Liputan6.com, Jakarta Satuan Tugas (Satgas) Percepatan Hilirisasi dan Ketahanan Energi Nasional menyadari adanya tekanan dari negara maju terhadap kebijakan hilirisasi yang diambil oleh Indonesia.
Meskipun demikian, Satgas menegaskan bahwa hilirisasi tetap perlu dilanjutkan sebagai langkah strategis untuk meningkatkan nilai tambah sumber daya alam (SDA) dalam negeri.
Sekretaris Satgas, Ahmad Erani Yustika, mengungkapkan bahwa sengketa global terkait kebijakan hilirisasi Indonesia merupakan hal yang tidak dapat dihindari.
"Hilirisasi memiliki potensi tinggi untuk memicu sengketa di tingkat internasional, termasuk melalui arbitrase. Ini terjadi karena kebijakan domestik yang kita terapkan sering dianggap merugikan kepentingan negara lain," kata Erani dalam Diskusi Hasil Riset Tantangan dan Implikasi Hilirisasi Mineral di Indonesia, di Jakarta, Senin (3/2/2025).
Contoh Kasus: Gugatan Uni Eropa Terkait Nikel
Salah satu contoh nyata adalah kebijakan pelarangan ekspor bijih nikel yang diterapkan Indonesia sejak 2020. Kebijakan ini memicu gugatan dari Uni Eropa ke Organisasi Perdagangan Dunia (WTO). Hingga saat ini, proses banding masih berlangsung.

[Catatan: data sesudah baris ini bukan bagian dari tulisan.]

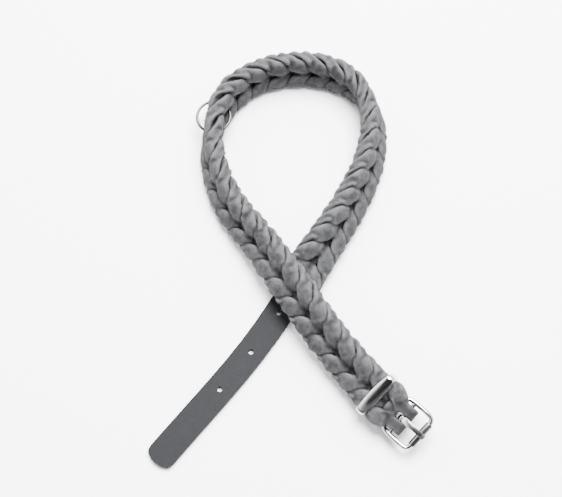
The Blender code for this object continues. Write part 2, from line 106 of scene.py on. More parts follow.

Erani menyadari bahwa gugatan serupa mungkin akan muncul kembali seiring dengan pelaksanaan hilirisasi mineral di Indonesia.
Negara-negara maju seringkali memandang kebijakan hilirisasi Indonesia sebagai upaya yang merugikan kepentingan mereka. Namun, Erani menegaskan bahwa hal ini tidak boleh menghentikan langkah strategis pemerintah.

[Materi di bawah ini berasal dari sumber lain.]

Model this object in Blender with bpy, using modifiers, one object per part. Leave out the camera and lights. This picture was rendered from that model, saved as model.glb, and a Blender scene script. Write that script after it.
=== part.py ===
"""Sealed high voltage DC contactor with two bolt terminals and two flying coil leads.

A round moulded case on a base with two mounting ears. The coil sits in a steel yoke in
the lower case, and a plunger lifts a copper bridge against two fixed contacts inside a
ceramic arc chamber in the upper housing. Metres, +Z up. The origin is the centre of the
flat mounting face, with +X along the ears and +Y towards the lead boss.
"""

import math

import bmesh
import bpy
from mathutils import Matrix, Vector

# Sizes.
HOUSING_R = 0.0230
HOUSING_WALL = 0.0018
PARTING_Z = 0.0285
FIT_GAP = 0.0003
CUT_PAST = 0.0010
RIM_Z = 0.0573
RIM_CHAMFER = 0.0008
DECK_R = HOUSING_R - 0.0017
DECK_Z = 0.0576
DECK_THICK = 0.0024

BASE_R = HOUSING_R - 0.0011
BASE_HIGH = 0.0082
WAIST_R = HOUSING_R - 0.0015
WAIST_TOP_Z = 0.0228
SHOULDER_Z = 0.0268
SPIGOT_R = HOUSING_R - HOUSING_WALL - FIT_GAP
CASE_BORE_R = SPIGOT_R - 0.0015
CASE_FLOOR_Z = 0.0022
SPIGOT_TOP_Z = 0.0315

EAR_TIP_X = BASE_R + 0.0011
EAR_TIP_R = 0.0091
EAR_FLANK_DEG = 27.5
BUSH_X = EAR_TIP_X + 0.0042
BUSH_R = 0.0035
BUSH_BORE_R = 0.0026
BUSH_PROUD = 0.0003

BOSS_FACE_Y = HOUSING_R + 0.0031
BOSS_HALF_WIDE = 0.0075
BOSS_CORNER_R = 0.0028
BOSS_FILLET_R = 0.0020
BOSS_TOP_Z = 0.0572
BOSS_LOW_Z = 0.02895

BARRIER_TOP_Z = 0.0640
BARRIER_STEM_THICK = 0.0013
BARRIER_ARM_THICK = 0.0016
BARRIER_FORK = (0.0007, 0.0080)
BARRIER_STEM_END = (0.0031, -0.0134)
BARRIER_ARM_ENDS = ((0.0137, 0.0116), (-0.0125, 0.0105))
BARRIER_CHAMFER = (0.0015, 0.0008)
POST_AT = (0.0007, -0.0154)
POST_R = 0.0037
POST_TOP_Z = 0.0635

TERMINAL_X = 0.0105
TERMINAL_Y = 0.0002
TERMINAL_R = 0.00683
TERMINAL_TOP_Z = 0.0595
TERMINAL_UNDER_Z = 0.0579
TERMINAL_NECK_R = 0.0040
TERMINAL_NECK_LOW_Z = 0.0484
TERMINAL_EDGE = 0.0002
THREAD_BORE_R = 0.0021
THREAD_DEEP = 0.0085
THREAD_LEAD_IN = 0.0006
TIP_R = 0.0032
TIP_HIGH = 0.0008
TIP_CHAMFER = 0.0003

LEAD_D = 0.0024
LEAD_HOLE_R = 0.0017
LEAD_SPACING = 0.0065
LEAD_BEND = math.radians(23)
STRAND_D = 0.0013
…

"Kita harus terus melanjutkan hilirisasi, meskipun harus bersiap menghadapi perlawanan dan tantangan dari negara-negara maju. Ini adalah bagian dari proses yang harus kita hadapi dengan persiapan matang," ujarnya.

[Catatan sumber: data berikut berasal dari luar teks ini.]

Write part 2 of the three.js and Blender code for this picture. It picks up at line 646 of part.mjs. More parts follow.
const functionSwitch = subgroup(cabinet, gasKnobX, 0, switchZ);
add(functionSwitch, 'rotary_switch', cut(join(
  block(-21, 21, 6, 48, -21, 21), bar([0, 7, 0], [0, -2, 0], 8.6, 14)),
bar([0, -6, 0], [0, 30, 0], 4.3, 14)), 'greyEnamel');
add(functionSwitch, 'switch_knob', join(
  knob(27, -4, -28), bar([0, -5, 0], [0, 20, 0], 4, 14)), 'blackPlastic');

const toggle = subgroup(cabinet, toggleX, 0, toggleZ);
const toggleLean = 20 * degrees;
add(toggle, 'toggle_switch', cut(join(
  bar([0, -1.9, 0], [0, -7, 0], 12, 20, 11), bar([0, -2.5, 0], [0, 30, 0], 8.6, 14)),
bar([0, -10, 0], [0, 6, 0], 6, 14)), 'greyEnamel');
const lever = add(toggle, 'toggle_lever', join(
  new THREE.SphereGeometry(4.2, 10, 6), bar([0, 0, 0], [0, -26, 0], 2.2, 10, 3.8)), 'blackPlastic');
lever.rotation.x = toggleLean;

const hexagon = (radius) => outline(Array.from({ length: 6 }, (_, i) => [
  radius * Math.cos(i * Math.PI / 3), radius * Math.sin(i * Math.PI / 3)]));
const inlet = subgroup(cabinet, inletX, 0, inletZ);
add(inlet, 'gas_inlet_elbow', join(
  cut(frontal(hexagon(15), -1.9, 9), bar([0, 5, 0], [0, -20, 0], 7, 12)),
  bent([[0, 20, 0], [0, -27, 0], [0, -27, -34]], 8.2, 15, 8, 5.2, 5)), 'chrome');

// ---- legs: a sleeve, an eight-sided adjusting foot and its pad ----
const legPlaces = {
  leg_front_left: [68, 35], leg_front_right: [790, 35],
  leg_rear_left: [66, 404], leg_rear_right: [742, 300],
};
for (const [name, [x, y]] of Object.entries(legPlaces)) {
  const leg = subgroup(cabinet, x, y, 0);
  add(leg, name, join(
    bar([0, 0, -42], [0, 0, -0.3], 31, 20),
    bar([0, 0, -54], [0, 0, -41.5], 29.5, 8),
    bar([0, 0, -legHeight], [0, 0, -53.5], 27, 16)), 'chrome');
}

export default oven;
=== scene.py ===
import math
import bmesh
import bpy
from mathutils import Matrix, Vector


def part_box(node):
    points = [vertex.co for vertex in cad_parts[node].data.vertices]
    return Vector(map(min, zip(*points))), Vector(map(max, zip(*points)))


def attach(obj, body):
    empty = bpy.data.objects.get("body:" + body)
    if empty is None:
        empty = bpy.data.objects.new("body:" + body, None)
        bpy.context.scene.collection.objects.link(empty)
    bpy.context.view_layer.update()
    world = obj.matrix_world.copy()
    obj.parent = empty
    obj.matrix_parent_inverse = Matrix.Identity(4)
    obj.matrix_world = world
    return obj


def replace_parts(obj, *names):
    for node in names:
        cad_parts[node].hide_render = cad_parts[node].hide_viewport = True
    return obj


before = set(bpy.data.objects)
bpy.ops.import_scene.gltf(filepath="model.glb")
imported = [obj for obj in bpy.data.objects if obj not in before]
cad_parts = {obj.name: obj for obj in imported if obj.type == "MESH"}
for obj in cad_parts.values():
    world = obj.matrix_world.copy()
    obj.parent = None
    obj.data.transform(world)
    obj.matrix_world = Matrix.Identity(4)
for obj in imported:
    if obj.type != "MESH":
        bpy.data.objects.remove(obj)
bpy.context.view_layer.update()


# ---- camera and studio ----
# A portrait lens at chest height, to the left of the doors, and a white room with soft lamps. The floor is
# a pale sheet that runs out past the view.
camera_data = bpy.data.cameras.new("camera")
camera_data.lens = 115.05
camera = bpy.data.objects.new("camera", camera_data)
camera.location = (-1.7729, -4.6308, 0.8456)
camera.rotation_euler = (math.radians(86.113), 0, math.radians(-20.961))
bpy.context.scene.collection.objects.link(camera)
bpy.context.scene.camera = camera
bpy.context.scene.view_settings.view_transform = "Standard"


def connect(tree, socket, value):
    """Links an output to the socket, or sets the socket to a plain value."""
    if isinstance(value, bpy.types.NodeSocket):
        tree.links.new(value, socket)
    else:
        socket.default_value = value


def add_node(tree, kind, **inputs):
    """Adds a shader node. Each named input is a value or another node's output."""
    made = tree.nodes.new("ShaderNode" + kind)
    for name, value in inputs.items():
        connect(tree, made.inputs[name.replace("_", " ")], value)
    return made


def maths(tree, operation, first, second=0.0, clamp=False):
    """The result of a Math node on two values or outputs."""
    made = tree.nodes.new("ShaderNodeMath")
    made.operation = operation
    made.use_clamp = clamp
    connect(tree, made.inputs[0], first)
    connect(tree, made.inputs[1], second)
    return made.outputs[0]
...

Proses Banding Gugatan Nikel di WTO
Wakil Menteri Perdagangan, Dyah Roro Esti, menyatakan bahwa Indonesia terus berupaya mempertahankan kebijakan hilirisasi nikel di hadapan WTO. Dia mengapresiasi kemenangan Indonesia dalam kasus sawit dan berharap hasil serupa dapat dicapai dalam kasus nikel.
"Kebijakan hilirisasi nikel sangat penting bagi Indonesia. Kami memiliki tim negosiator yang handal di WTO, dan kami yakin akan menemukan solusi terbaik untuk kasus ini," kata Roro di Kantor Kementerian ESDM, Jakarta, pada 17 Januari 2025.
Waspadai Potensi Ketimpangan
Selain tekanan global, Satgas juga menyoroti potensi ketimpangan yang mungkin timbul dari proses hilirisasi. Baik dari sisi investasi maupun dampaknya terhadap masyarakat di sekitar kawasan hilirisasi.
Erani menanggapi hasil riset yang menunjukkan potensi ketimpangan dalam proses hilirisasi. "Kita harus berhati-hati terhadap munculnya ketimpangan di berbagai level, baik dalam investasi maupun dampaknya terhadap masyarakat," ujarnya.
Salah satu catatan penting adalah potensi ketimpangan investasi antara perusahaan besar dan Usaha Kecil Menengah (UKM). Hilirisasi seringkali membutuhkan modal besar dan teknologi canggih, yang mungkin sulit diakses oleh UKM.
Pemetaan dan Antisipasi Ketimpangan
Erani mengungkapkan bahwa belum ada riset yang secara spesifik menunjukkan fenomena ketimpangan tersebut. "Kita perlu segera melakukan pemetaan untuk melihat tingkat ketimpangan sebelum dan setelah hilirisasi di suatu wilayah," katanya.
"Jika ketimpangan melebar setelah hilirisasi, kita harus segera memetakan masalahnya dan mencari solusi untuk mencegahnya," tambahnya.
Erani menegaskan bahwa segala potensi ketimpangan perlu diantisipasi agar manfaat hilirisasi dapat dirasakan secara merata oleh investor, negara, dan masyarakat. "Jangan sampai keuntungan ekonomi hanya dinikmati oleh investor dan daerah, sementara masyarakat di sekitarnya justru mengalami dampak negatif. Ini bukan konsep pembangunan yang ideal," tegasnya.
Dengan langkah-langkah yang tepat, Satgas berharap proses hilirisasi dapat memberikan manfaat berkelanjutan bagi semua pihak, sekaligus menghindari potensi ketimpangan yang merugikan.